Phoenixville will likely wind up in court in its fight to keep three 40-foot-wide electronic signs out of town.

Since 2008, Thaddeus J. Bartkowski III's billboard wars have flared in more than a dozen communities in Delaware and Montgomery counties.

Now he is moving on Phoenixville, with the first shot fired toward the Chester County borough's historic downtown.

If Bartkowski prevails, three electronic, V-shaped billboards, 12 feet high and 40 feet wide, will go up along Nutt Road, a major thoroughfare. They will rise 43 feet above a borough that has struggled to reinvent itself, filling the void of industrial decline with quaint shops, good restaurants, and gussied-up rowhouses.

Not surprisingly, residents are in high dudgeon. The billboards, they say, would be a visual blight and a dangerous distraction for drivers.

The town is gearing up for what promises to be a long and costly fight likely to land in Chester County Court.

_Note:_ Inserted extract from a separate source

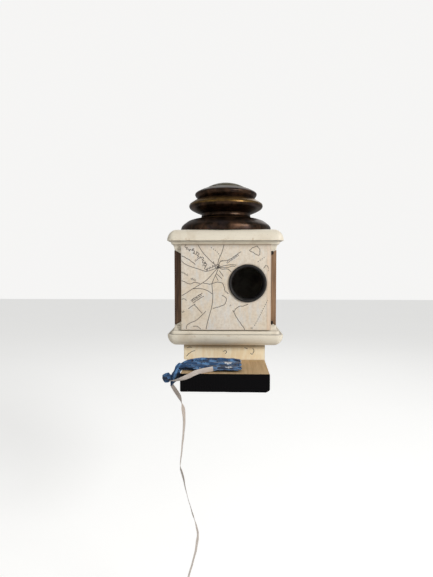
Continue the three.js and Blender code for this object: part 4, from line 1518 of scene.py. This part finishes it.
# The folds are modelled, and the simulation only eases them
SETTLING_FRAMES = 3


def settled(piece, held, frames):
    """Lets the modelled folds settle a little on the platform, held at the knot."""
    pinned = piece.vertex_groups.new(name="held")
    pinned.add(held, 1.0, "REPLACE")
    low, high = span("platform_board")
    rest = bpy.data.meshes.new("rest")
    top, deep = high.z, 6 * MM
    corners = [(x, y, z) for z in (top - deep, top) for x, y in (
        (low.x, low.y), (high.x, low.y), (high.x, -125 * MM), (low.x, -125 * MM))]
    rest.from_pydata(corners, [], [(3, 2, 1, 0), (4, 5, 6, 7), (0, 1, 5, 4), (1, 2, 6, 5), (2, 3, 7, 6), (3, 0, 4, 7)])
    table = bpy.data.objects.new("rest", rest)
    bpy.context.scene.collection.objects.link(table)
    table.modifiers.new("rest", "COLLISION")
    table.collision.thickness_outer, table.collision.cloth_friction = 0.0005, 20
    cloth = piece.modifiers.new("cotton", "CLOTH")
    settings, meeting = cloth.settings, cloth.collision_settings
    settings.quality, settings.mass = 6, 0.12
    settings.effector_weights.gravity = 0.3
    settings.tension_stiffness = settings.compression_stiffness = 60
    settings.shear_stiffness, settings.bending_stiffness = 30, 3
    settings.vertex_group_mass = "held"
    meeting.distance_min, meeting.use_self_collision = 0.0005, True
    meeting.self_distance_min, meeting.self_friction = 0.0006, 8
    scene = bpy.context.scene
    for at in range(1, frames + 1):
        scene.frame_set(at)
    piece = applied(piece)
    scene.frame_set(1)
    bpy.data.objects.remove(table)
    return piece


def shade_hollows(piece, reach):
    """Darkens the cloth where other layers lie close over it, as a shade attribute."""
    mesh = piece.data
    tree = BVHTree.FromPolygons([v.co for v in mesh.vertices], [tuple(p.vertices) for p in mesh.polygons])
    values = []
    for v in mesh.vertices:
        hits = 0
        for tilt in (Vector((0, 0, 1)), Vector((0, -0.8, 0.6)), Vector((0.5, -0.5, 0.7)), Vector((-0.5, -0.5, 0.7))):
            start = v.co + tilt.normalized() * 1.2 * MM
            hit = tree.ray_cast(start, tilt.normalized(), reach)
            hits += hit[0] is not None
        values.append(hits / 4)
    mesh.attributes.new("shade", "FLOAT", "POINT").data.foreach_set("value", values)


class BIRDHOUSE_OT_cloth(bpy.types.Operator):
    """Makes the folded cotton on the platform, settled by a cloth simulation"""

    bl_idname = "birdhouse.cloth"
    bl_label = "Cloth"

    def execute(self, context):
        points, faces, flat, held = gathered_strip()
        piece = new_piece("folded_cotton", [p * MM for p in points], faces, printed_cotton())
        laid = piece.data.uv_layers.new(name="flat")
        for loop in piece.data.loops:
            laid.data[loop.index].uv = flat[loop.vertex_index]
        piece = settled(piece, held, SETTLING_FRAMES)
        shade_hollows(piece, 9 * MM)
        smooth = piece.modifiers.new("smooth", "SUBSURF")
        smooth.levels = smooth.render_levels = 1
        shell = piece.modifiers.new("cotton", "SOLIDIFY")
        shell.thickness, shell.offset = sizes().cloth_thickness, 0
        piece = applied(piece)
        piece.data.shade_smooth()
        stand_for(piece, "house", "cloth_loop", slot="blue_cloth")
        return {"FINISHED"}


def lump(name, stations, flutes, twist, material_used, sides=64):
    """A closed bundle of gathered cloth along stations of (place, radius), both in mm."""
    route = spline([(*place, radius) for place, radius in stations], 0.45)
    points, flat, shades = [], [], []
    side = None
    for i, row in enumerate(route):
        here, radius = Vector(row[:3]), row[3]
        ahead, behind = route[min(i + 1, len(route) - 1)], route[max(i - 1, 0)]
        along = (Vector(ahead[:3]) - Vector(behind[:3])).normalized()
        side = along.orthogonal().normalized() if side is None else (side - along * side.dot(along)).normalized()
        other = along.cross(side)
        for k in range(sides):
            angle = math.tau * k / sides
            fold = math.cos(flutes * angle + twist * i)
            crinkle = noise.noise(Vector((math.cos(angle) * 1.6, math.sin(angle) * 1.6, i * 0.09)))
            reach = radius * (1 + 0.2 * (abs(fold) ** 0.6 * math.copysign(1, fold)) + 0.22 * crinkle)
            points.append(here + (side * math.cos(angle) + other * math.sin(angle)) * reach)
            flat.append((i * 0.45 + 160, angle * 5))
            shades.append(min(1.0, max(0.0, 0.25 - fold * 0.7 - crinkle)))
    count = len(route)
    faces = [
        (r * sides + c, r * sides + (c + 1) % sides, (r + 1) * sides + (c + 1) % sides, (r + 1) * sides + c)
        for r in range(count - 1)
        for c in range(sides)
    ]
    faces += [tuple(reversed(range(sides))), tuple(range((count - 1) * sides, count * sides))]
    piece = new_piece(name, [p * MM for p in points], faces, material_used)
    laid = piece.data.uv_layers.new(name="flat")
    for loop in piece.data.loops:
        laid.data[loop.index].uv = flat[loop.vertex_index]
    piece = out_facing(piece)
    piece.data.attributes.new("shade", "FLOAT", "POINT").data.foreach_set("value", shades)
    return piece


class BIRDHOUSE_OT_knot(bpy.types.Operator):
    """Makes the knot at the cloth's gathered ends"""

    bl_idname = "birdhouse.knot"
    bl_label = "Knot"

    def execute(self, context):
        parts = [
            lump("knot_ball", [((-63.6, -183.5, -104.6), 2.2), ((-65, -183.3, -105), 4.4), ((-68, -183, -105.2), 5.2),
                 ((-71.2, -182.8, -104.6), 4.4), ((-73.6, -182.6, -104), 2.0), ((-74.2, -182.6, -104), 0.4)],
                 5, 0.16, printed_cotton()),
            lump("knot_wrap", [((-63, -184, -114.6), 0.8), ((-62, -183.6, -111), 2.2), ((-59.8, -183, -105.5), 3.7),
                 ((-57.6, -182, -101.4), 4.4), ((-56.4, -180.5, -98.6), 3.4), ((-55.6, -178, -96.8), 2.4)],
                 4, 0.13, printed_cotton()),
            lump("knot_neck", [((-63, -183.4, -106), 2.4), ((-60.4, -182, -103), 2.8), ((-57.4, -179, -98.8), 3.2),
                 ((-55.2, -176, -95.4), 3.8), ((-53.2, -174, -93.2), 4.0), ((-51.8, -173, -92), 3.0)],
                 6, 0.09, printed_cotton()),
        ]
        mesh = bmesh.new()
        for part in parts:
            mesh.from_mesh(part.data)
        piece = parts[0]
        mesh.to_mesh(piece.data)
        mesh.free()
        for part in parts[1:]:
            bpy.data.objects.remove(part)
        piece.name = "gathered_knot"
        piece.data.shade_smooth()
        stand_for(piece, "house", "cloth_knot", slot="blue_cloth")
        return {"FINISHED"}


# The stage


class BIRDHOUSE_OT_stage(bpy.types.Operator):
    """Makes the camera, the soft studio lights and the pale floor"""

    bl_idname = "birdhouse.stage"
    bl_label = "Stage"

    def execute(self, context):
        scene = bpy.context.scene
        lens = bpy.data.cameras.new("camera")
        lens.lens = 26.5
        camera = bpy.data.objects.new("camera", lens)
        scene.collection.objects.link(camera)
        camera.location = mm(8.7, -682.6, 25.2)
        left, down = math.radians(2.07), math.radians(2.72)
        ahead = Vector((-math.sin(left) * math.cos(down), math.cos(left) * math.cos(down), -math.sin(down)))
        camera.rotation_mode = "QUATERNION"
        camera.rotation_quaternion = ahead.to_track_quat("-Z", "Y")
        scene.camera = camera

        centre = (CAD_LOW + CAD_HIGH) / 2
        for name, azimuth, elevation, far, size, power in (
            ("key", 46, 27, 1.7, 0.5, 18.3),
            ("fill", -48, 18, 1.9, 1.6, 2.7),
            ("rear", 170, 40, 1.9, 1.4, 5.0),
        ):
            a, e = math.radians(azimuth), math.radians(elevation)
            back = Vector((math.sin(a) * math.cos(e), -math.cos(a) * math.cos(e), math.sin(e)))
            light = bpy.data.lights.new(name, "AREA")
            light.shape, light.size, light.energy = "DISK", size, power
            lamp = bpy.data.objects.new(name, light)
            scene.collection.objects.link(lamp)
            lamp.location = centre + back * far
            lamp.rotation_mode = "QUATERNION"
            lamp.rotation_quaternion = (-back).to_track_quat("-Z", "Y")

        world = bpy.data.worlds.new("studio")
        world.use_nodes = True
        tree = world.node_tree
        sky = tree.nodes["Background"].inputs
        sky["Color"].default_value = (1.0, 0.995, 0.985, 1)
        seen = node(tree, "ShaderNodeLightPath").outputs["Is Camera Ray"]
        tree.links.new(ranged(tree, seen, 0.0, 1.0, 0.34, 0.92), sky["Strength"])
        scene.world = world
        scene.view_settings.view_transform = "Standard"

        def build(tree, shader):
            soft = noisy(tree, object_place(tree), 3.0, 3.0)
            tree.links.new(mixed(tree, soft, (0.8, 0.8, 0.79), (0.84, 0.84, 0.83)), shader["Base Color"])
            shader["Emission Color"].default_value = (1, 1, 0.99, 1)
            seen = node(tree, "ShaderNodeLightPath").outputs["Is Camera Ray"]
            tree.links.new(ranged(tree, seen, 0.0, 1.0, 0.0, 0.45), shader["Emission Strength"])

        half, height = 6.0, CAD_LOW.z - 90 * MM
        floor = new_piece(
            "floor", [(-half, -half, height), (half, -half, height), (half, half, height), (-half, half, height)],
            [(0, 1, 2, 3)], material("pale floor", build, roughness=0.9), smooth=False,
        )
        floor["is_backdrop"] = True
        return {"FINISHED"}


class BIRDHOUSE_PT_panel(bpy.types.Panel):
    """Lists the birdhouse's sizes, colours and steps"""

    bl_idname = "BIRDHOUSE_PT_panel"
    bl_label = "Birdhouse"
    bl_space_type = "VIEW_3D"
    bl_region_type = "UI"
    bl_category = "Birdhouse"

    def draw(self, context):
        for title, settings in (("Sizes", sizes()), ("Colours", colours())):
            box = self.layout.box()
            box.label(text=title)
            for name in settings.__annotations__:
                box.prop(settings, name)
        for step in STEPS:
            self.layout.operator(step.bl_idname)


# In the order they run: the camera and the ribbon first
STEPS = [
    BIRDHOUSE_OT_stage,
    BIRDHOUSE_OT_ribbon,
    BIRDHOUSE_OT_cloth,
    BIRDHOUSE_OT_knot,
    BIRDHOUSE_OT_plaques,
    BIRDHOUSE_OT_box,
    BIRDHOUSE_OT_map_paper,
    BIRDHOUSE_OT_pipe,
    BIRDHOUSE_OT_hinges,
    BIRDHOUSE_OT_platform,
    BIRDHOUSE_OT_finial,
    BIRDHOUSE_OT_screws,
]
CLASSES = [BirdhouseSizes, BirdhouseColours, *STEPS, BIRDHOUSE_PT_panel]


def register():
    for kind in CLASSES:
        bpy.utils.register_class(kind)
    bpy.types.Scene.birdhouse_sizes = PointerProperty(type=BirdhouseSizes)
    bpy.types.Scene.birdhouse_colours = PointerProperty(type=BirdhouseColours)


def unregister():
    del bpy.types.Scene.birdhouse_colours
    del bpy.types.Scene.birdhouse_sizes
    for kind in reversed(CLASSES):
        bpy.utils.unregister_class(kind)


def main():
    register()
    for step in STEPS:
        getattr(bpy.ops.birdhouse, step.bl_idname.split(".")[1])()


if __name__ == "__main__":
    main()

For the billboard purveyor with a novel strategy for placing outdoor ads, courtrooms are familiar battlegrounds.

In tonier Pennsylvania suburbs in particular, Bartkowski has tried to erect billboards by mounting legal challenges to municipal zoning codes.

He has used as ammunition Pennsylvania Supreme Court rulings dating to the 1960s that outlaw "exclusionary zoning," typically in regard to low- and moderate-income housing. Municipalities may not restrict development in ways that keep out specific classes of people or kinds of businesses.

Bartkowski argues that billboards are covered under those decisions, and that local zoning codes that prohibit - or do not explicitly permit - them are unconstitutional.

"We should be given the same opportunity" as other businesses to operate, he said in an interview last week.

"We're going to pursue whatever recourse we have."

Bartkowski has been in the outdoor-advertising business in the region for more than a decade. In 2001, he was involved in a wall wrap - a Philly.com banner on Suburban Station - declared illegal by the city Department of Licenses and Inspections. (Philly.com no longer uses a Bartkowksi-controlled company for advertising.)

His march through the Pennsylvania suburbs has taken him to Abington, Springfield, Concord, and Haverford, to name a few locales. It began in 2008 in Marple Township, where he proposed putting up seven billboards along West Chester Pike and Sproul Road.

Marple tried to block him. Bartkowski turned to Delaware County Court.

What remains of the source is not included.